Should evolution be critically examined? Yes. Everything in science should be critically examined. Science is critical examination. If the disclaimer were to urge that all scientific theories should be critically examined with an eye toward the evidence and contrary points of views and so forth, it would have my complete agreement. However, the Cobb County disclaimer singles out evolution as the only theory that should be critically examined in science.

There are counter-arguments to just about everything in science. The mistake of the disclaimer is to single out evolution for special attention and special criticism as if it alone among scientific theories is uniquely weak, uniquely shaky or uniquely suspect. That is definitely not the case.

According to the Atlanta Journal-Constitution, the Cobb County school district incurred legal fees of $276,402, and the fees could have gone as much as $100,000 higher had the school system's attorneys not taken on the appeal in U. S. District Circuit Court pro bono.

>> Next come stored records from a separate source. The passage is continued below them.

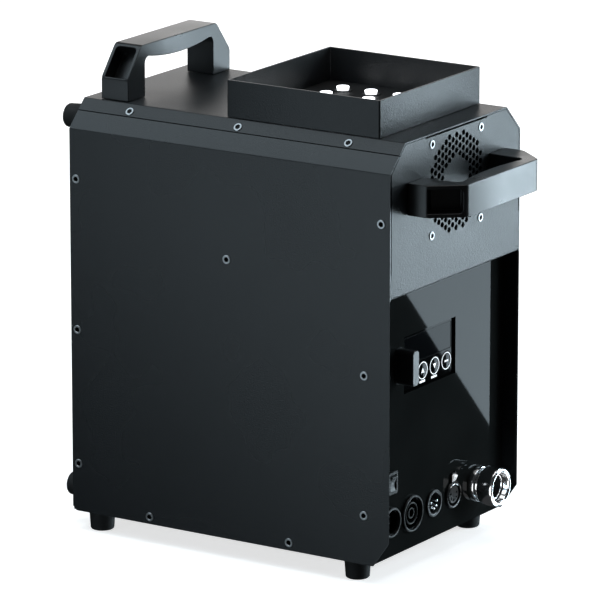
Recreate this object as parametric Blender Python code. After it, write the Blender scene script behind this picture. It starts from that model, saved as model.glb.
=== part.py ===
"""Upright fog machine in a folded black steel case, with a lit outlet tray on its top.

Metres, +Z up. The control end faces -Y, X runs across the machine. The origin is the middle of
the whole machine's footprint, on the surface that it stands on.
"""

from math import cos, pi, radians, sin, sqrt

import bmesh
import bpy
from mathutils import Matrix, Vector

# ---------------------------------------------------------------- driving dimensions
WIDTH = 0.220                 # case, across the side panels
LENGTH = 0.340                # case, front edge to rear face
HEIGHT = 0.381                # case, underside to top face
CHAMFER = 0.024               # sloping shoulder along both top edges
SEAM_SHARE = 0.014            # part of the shoulder that belongs to the side panel
FOOT_HEIGHT = 0.018
HANDLE_RISE = 0.048
SHEET = 0.0015                # steel sheet
GAP = 0.0003                  # between neighbours

FRONT = -(LENGTH + FOOT_HEIGHT + HANDLE_RISE) / 2 + HANDLE_RISE   # front edge of the case
REAR = FRONT + LENGTH
FLOOR = FOOT_HEIGHT           # underside of the case
TOP = FLOOR + HEIGHT
HALF = WIDTH / 2
INNER_HALF = HALF - SHEET - GAP

SET_BACK = 0.0149             # control panel, behind the front edge
PANEL = FRONT + SET_BACK      # front face of the control panel
PANEL_TOP = FLOOR + 0.244     # where the recess ends under the front panel
PANEL_FOOT = FLOOR + 0.0021   # lower edge of the control panel
PANEL_FLANGE = 0.012          # its folds run back this far
FIN_CUT = (0.0166, 0.024)     # cut-off lower front corner of the side panels
SIDE_SLITS = (FLOOR + 0.266, FLOOR + 0.281)   # lower ends of the relief slits, left and right

HANDLE_WIDTH = 0.165
HANDLE_DEPTH = 0.029
TOP_HANDLE_Y = REAR - 0.031
FRONT_HANDLE_Z = FLOOR + 0.330

COLLAR_SIZE = (0.169, 0.160)
COLLAR_HEIGHT = 0.034
COLLAR_WALL = 0.002
COLLAR_FLANGE = 0.008
OUTLET = (0.0, FRONT + 0.107)  # centre of the outlet tray
LENS_X = (0.024, 0.052)       # lens columns, from the middle of the tray
LENS_RADIUS = 0.0058
NOZZLE_RADIUS = 0.0105

FAN_Z = FLOOR + 0.330
FAN_SIZE = 0.092
FAN_DEPTH = 0.025
FAN_SCREW = 0.0825 / 2
GRILLE_RADII = (0.0230, 0.0457)   # hole centres lie between these
HOLE_STEPS = (0.00585, 0.0070)    # between columns, and between holes in a column
HOLE_RADIUS = 0.0029          # of a six-sided hole, to its corners

DISPLAY = (-0.0185, FLOOR + 0.1729, 0.087, 0.0522)   # middle x, middle z, width, height
DISPLAY_SINK = 0.0023
BUTTON_X = (-0.0273, -0.0073, 0.0127)
BUTTON_Z = FLOOR + 0.1605
BUTTON_RADIUS = 0.0087
MODULE = (-0.0716, FLOOR + 0.1752, 0.0108, 0.0320)
MODULE_REACH = 0.0185
ROCKER = (-0.0820, FLOOR + 0.0703, 0.0150, 0.0205)
ROCKER_TILT = radians(9)      # either side of level; it rests with its lower end pressed in
SOCKET_Z = FLOOR + 0.0342
POWER_IN = (-0.0835, 0.0138, 0.0062, 0.0035)    # x, radius, radius of the core and its depth
POWER_OUT = (-0.0489, 0.0168, 0.0094, -0.0010)
XLR_X = (-0.0114, 0.0216)
XLR_RADIUS = 0.0126
COUPLER_X = 0.0636
COUPLER_FLANGE = (0.0165, 0.0060)               # radius and thickness
SLEEVE_TRAVEL = 0.003         # the sleeve is pulled back this far to free a hose

FEET_X = 0.0940
FEET_Y = (FRONT + 0.0425, REAR - 0.0215)
REAR_FEET_X = 0.0850
REAR_FEET_Z = (FLOOR + 0.017, FLOOR + 0.3625)
FOOT_RADII = (0.0120, 0.0105)

GROUND = FLOOR + SHEET + 2 * GAP   # top of the base plate, with the gap above it
HEATER_HEIGHT = 0.190
SHROUD_HALF = 0.050
VENT_STEP = 0.030
FEED_HOLE = (0.068, 0.040)    # x and z of the hose holes in the bulkhead
PRESSURE_HOLE = (0.065, 0.130)


# ---------------------------------------------------------------- materials
def material(name, colour, roughness, metallic=0.0):
    shade = bpy.data.materials.new(name)
    shade.use_nodes = True
    shader = shade.node_tree.nodes["Principled BSDF"]
    shader.inputs["Base Color"].default_value = (*colour, 1.0)
    shader.inputs["Roughness"].default_value = roughness
    shader.inputs["Metallic"].default_value = metallic
    return shade


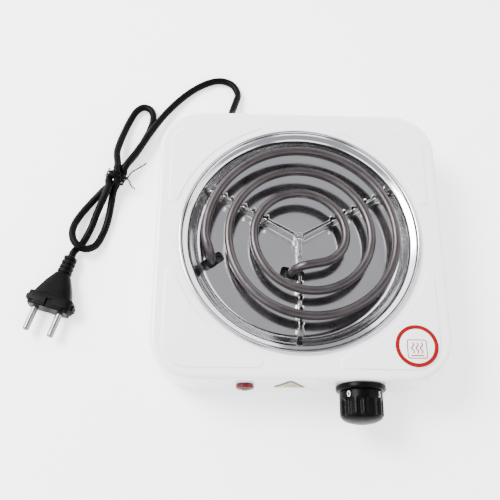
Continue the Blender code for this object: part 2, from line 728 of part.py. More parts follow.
def strip_mesh(name, angle_a, angle_b, dip_a=None, dip_b=None):
    """A strip on edge, folded once in the middle, with one leaf along each of two arms."""
    half = STRIP_SPACING / 2
    directions = [Vector((math.cos(a), math.sin(a))) for a in (angle_a, angle_b)]
    toward = (directions[0] + directions[1]).normalized()
    columns = []
    for arm, (angle, dip) in enumerate(((angle_a, dip_a), (angle_b, dip_b))):
        along = directions[arm]
        side = Vector((-along.y, along.x))
        if side.dot(toward) < 0:
            side.negate()
        leaf = [(along * distance + side * half, low, high)
                for distance, low, high in arm_stations(angle, dip)]
        columns.append(leaf)
    fold = toward * (half * 2 + 0.0018)
    low, high = columns[0][0][1:]
    line = columns[0][::-1] + [(fold, low, high)] + columns[1]
    bm = bmesh.new()
    pairs = [(bm.verts.new((*spot, low)), bm.verts.new((*spot, high))) for spot, low, high in line]
    for (a, b), (c, d) in zip(pairs, pairs[1:]):
        bm.faces.new((a, c, d, b))
    obj = mesh_object(name, bm, STRIP)
    wall = obj.modifiers.new("sheet", "SOLIDIFY")
    wall.thickness = STRIP_WALL
    wall.offset = 0
    return obj


def build_support():
    """Three folded strips whose leaves make the three arms under the element."""
    front, right, left = (math.radians(a) for a in (-90, 30, 150))
    dip_level = COIL_LEVEL - TUBE_RADIUS - 0.0055
    dip = (0.0155, 0.0300, dip_level)
    strip_mesh("support_strip_left", front, left, dip_a=dip)
    strip_mesh("support_strip_right", front, right, dip_a=dip)
    strip_mesh("support_strip_rear", left, right)


# ---------------------------------------------------------------- thermostat and knob
def build_thermostat():
    """Bush, nut, frame, ceramic, bimetal and blades behind the front wall, spindle and knob."""
    axis = (KNOB_X, FRONT, FRONT_AXIS_Z)
    bore = SPINDLE_RADIUS + GAP
    inside = -SHELL_WALL - GAP
    bush_tail = inside - 0.0050
    out = 0.0036
    bush = [
        (bore, out), (BUSH_RADIUS - 0.0005, out), (BUSH_RADIUS, out - 0.0005), (BUSH_RADIUS, inside),
        (0.0090, inside), (0.0090, inside - 0.0012), (0.0046, inside - 0.0012),
        (0.0046, bush_tail), (bore, bush_tail),
    ]
    turned("thermostat_bush", bush, STEEL, axis, FACE_FRONT, steps=24)
    nut_outline = [circle(0.0078, 6), circle(BUSH_RADIUS + GAP, 24)]
    nut_y = FRONT - GAP - 0.0011
    plate("thermostat_nut", nut_outline, 0.0022, (KNOB_X, nut_y, FRONT_AXIS_Z), STEEL, FACE_FRONT)

    knob_axis = bpy.data.objects.new("knob_axis", None)
    knob_axis.location = axis
    knob_axis.rotation_euler = FACE_FRONT
    knob_axis.parent = BODY
    PARTS.objects.link(knob_axis)
    tail = -0.0150
    head = KNOB_LENGTH - 0.0045
    spindle = [
        (0, head), (SPINDLE_RADIUS - 0.0005, head), (SPINDLE_RADIUS, head - 0.0005),
        (SPINDLE_RADIUS, tail), (0, tail),
    ]
    flat_depth = 0.0012
    shaft = turned("thermostat_spindle", spindle, STEEL, steps=20, parent=knob_axis)
    grip = 0.0105
    flat_size = (0.010, 0.004, grip)
    flat_place = (0, SPINDLE_RADIUS - flat_depth + 0.002, head + 0.0005 - grip / 2)
    boolean(shaft, as_cutter(box("spindle_flat", flat_size, flat_place, STEEL, parent=knob_axis)))

    back = KNOB_STANDOFF
    dome = []
    steps = 6
    for step in range(steps):
        angle = math.pi / 2 * step / steps
        dome.append((KNOB_BARREL * math.sin(angle), KNOB_LENGTH + KNOB_DOME * math.cos(angle)))
    skin = 0.0017
    hub = SPINDLE_RADIUS + 0.0022
    hub_start = out + 0.0012
    floor = KNOB_LENGTH - 0.0020
    profile = dome + [
        (KNOB_BARREL, KNOB_LENGTH), (KNOB_BARREL, back + 0.0047), (KNOB_FLANGE - 0.0006, back + 0.0042),
        (KNOB_FLANGE, back + 0.0036), (KNOB_FLANGE, back), (KNOB_BARREL - skin, back),
        (KNOB_BARREL - skin, floor), (hub, floor), (hub, hub_start), (SPINDLE_RADIUS + GAP, hub_start),
        (SPINDLE_RADIUS + GAP, head + GAP), (0, head + GAP),
    ]
    turned("control_knob", profile, BAKELITE, steps=32, parent=knob_axis)

    ceramic_depth = 0.012
    ceramic_y = FRONT - bush_tail + GAP
    ceramic_place = (KNOB_X, ceramic_y + ceramic_depth / 2, FRONT_AXIS_Z)
    ceramic = box("thermostat_ceramic", (0.026, ceramic_depth, 0.018), ceramic_place, CERAMIC)
    cavity = rod("spindle_well", SPINDLE_RADIUS + 0.0010, 0.05, axis, CERAMIC, FACE_FRONT)
    boolean(ceramic, as_cutter(cavity))
    blade_y = ceramic_y + ceramic_depth + GAP
    spring_size = (0.034, 0.0005, 0.0060)
    spring_place = (KNOB_X - 0.003, blade_y + 0.00025, FRONT_AXIS_Z + 0.0048)
    box("thermostat_bimetal", (0.040, 0.0009, 0.0070),
        (KNOB_X - 0.006, blade_y + 0.00045, FRONT_AXIS_Z - 0.0045), BIMETAL)
    box("thermostat_contact_blade", spring_size, spring_place, BRASS)
    clamp = [(0, 0.0012), (0.0030, 0.0012), (0.0034, 0.0006), (0.0034, 0), (0, 0)]
    spots = (("bimetal_rivet", -0.0045, 0.0009), ("blade_rivet", 0.0048, 0.0005))
    for name, dz, wall in spots:
        place = (KNOB_X + 0.0088, blade_y + wall + GAP, FRONT_AXIS_Z + dz)
        turned(name, clamp, BRASS, place, FACE_REAR, steps=12)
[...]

"It was a big waste of money," David Chastain, a Cobb school parent and chairman of the Libertarian Party of Cobb County, told the AJC. "There are a lot of other things we could have done with the money, like buy more textbooks or fund more programs for students who don't speak English."

The school district spent $14,243 to have the stickers scraped off the books after the judge ordered them removed in 2005. They reportedly paid students and teachers $10 an hour to get the job done and equipped them with sponges and solvents.

For the record, I moved out of Cobb County in 2004.